Return every entry exactly.

╭─ Record list

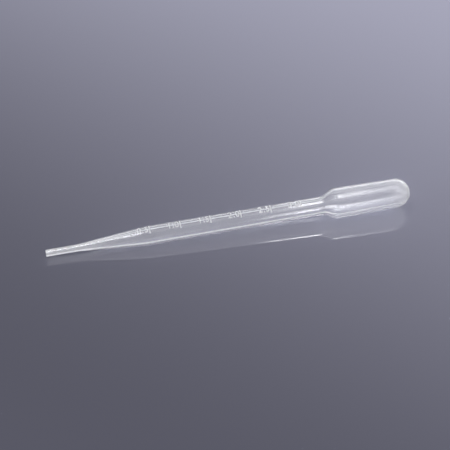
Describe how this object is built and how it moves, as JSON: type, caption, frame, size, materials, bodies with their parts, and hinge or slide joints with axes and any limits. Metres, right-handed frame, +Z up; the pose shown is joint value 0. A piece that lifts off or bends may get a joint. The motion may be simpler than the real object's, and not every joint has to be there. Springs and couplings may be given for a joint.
{
  "type": "plastic dropper pipette",
  "caption": "One-piece disposable dropper pipette of translucent plastic: fine straight tip, long taper, graduated stem and a domed squeeze bulb, hollow throughout.",
  "frame": {"origin": "on the surface the pipette lies on, under the middle of its bounding box", "axes": "+X from the tip towards the bulb, along the surface; +Z up, with the graduations on top of the stem; the pipette's own axis rises 1.8 degrees from +X towards the bulb"},
  "size_m": [0.155, 0.0132, 0.0136],
  "materials": {
    "polyethylene": "translucent natural low-density polyethylene, blow-moulded, smooth with a soft gloss"
  },
  "bodies": {
    "root": {"dropper_pipette": "polyethylene"}
  },
  "joints": []
}
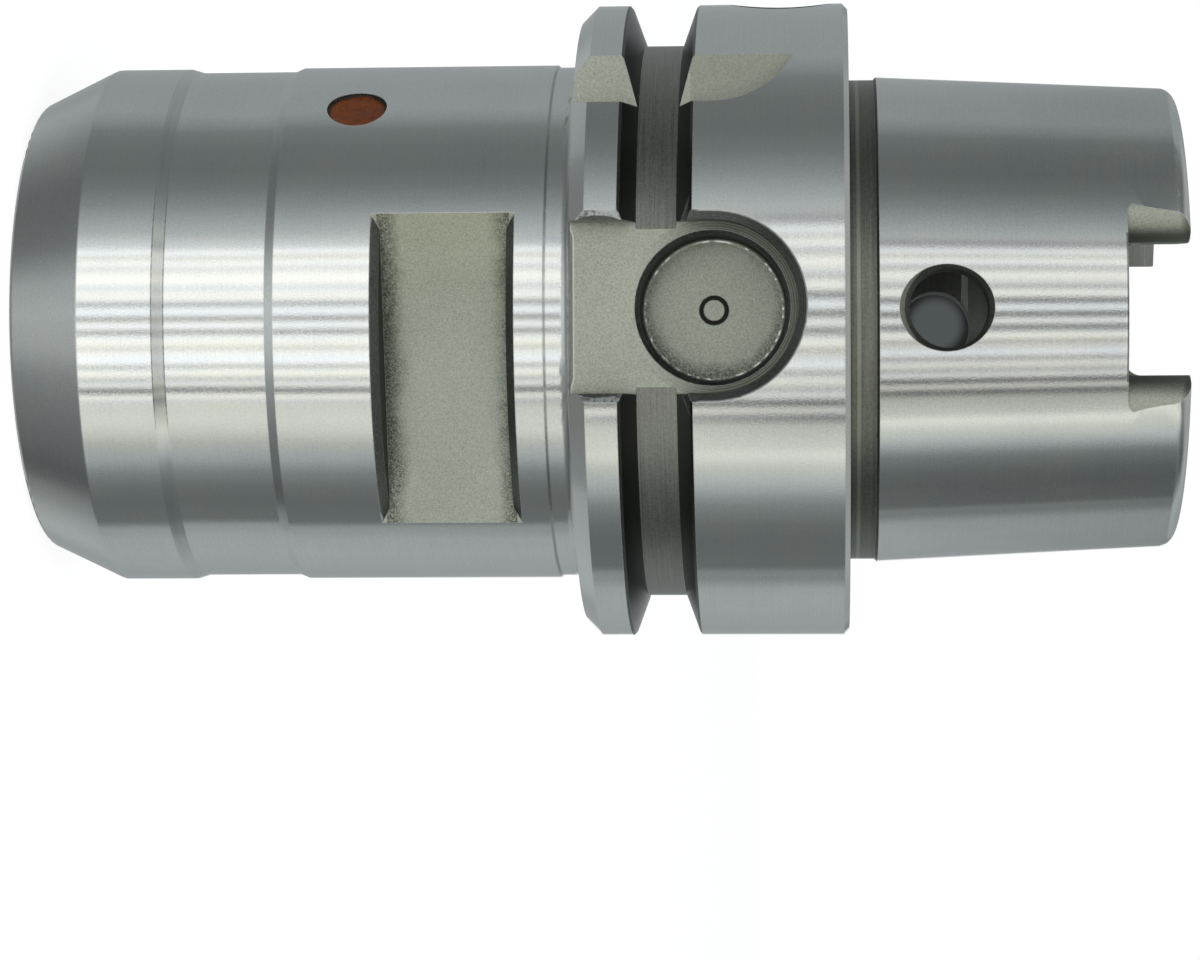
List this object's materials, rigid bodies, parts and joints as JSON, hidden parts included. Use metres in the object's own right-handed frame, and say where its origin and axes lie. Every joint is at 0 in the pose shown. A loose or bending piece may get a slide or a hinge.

╰─

• Written answer
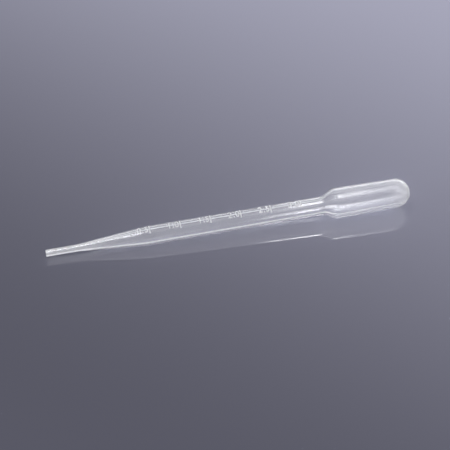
Describe how this object is built and how it moves, as JSON: type, caption, frame, size, materials, bodies with their parts, and hinge or slide joints with axes and any limits. Metres, right-handed frame, +Z up; the pose shown is joint value 0. A piece that lifts off or bends may get a joint. The motion may be simpler than the real object's, and not every joint has to be there. Springs and couplings may be given for a joint.
{
  "type": "plastic dropper pipette",
  "caption": "One-piece disposable dropper pipette of translucent plastic: fine straight tip, long taper, graduated stem and a domed squeeze bulb, hollow throughout.",
  "frame": {"origin": "on the surface the pipette lies on, under the middle of its bounding box", "axes": "+X from the tip towards the bulb, along the surface; +Z up, with the graduations on top of the stem; the pipette's own axis rises 1.8 degrees from +X towards the bulb"},
  "size_m": [0.155, 0.0132, 0.0136],
  "materials": {
    "polyethylene": "translucent natural low-density polyethylene, blow-moulded, smooth with a soft gloss"
  },
  "bodies": {
    "root": {"dropper_pipette": "polyethylene"}
  },
  "joints": []
}
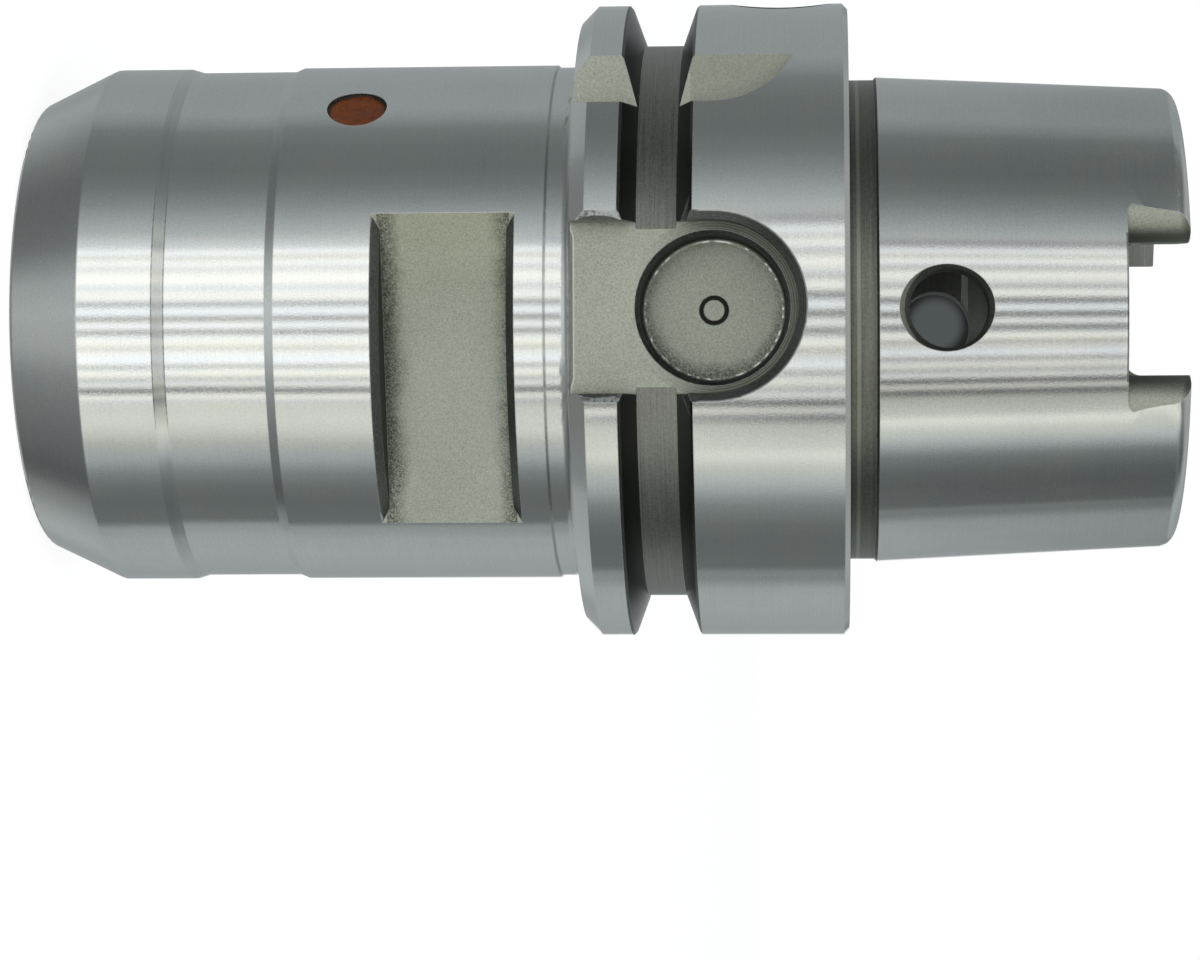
List this object's materials, rigid bodies, parts and joints as JSON, hidden parts included. Use metres in the object's own right-handed frame, and say where its origin and axes lie. Every joint is at 0 in the pose shown. A loose or bending piece may get a slide or a hinge.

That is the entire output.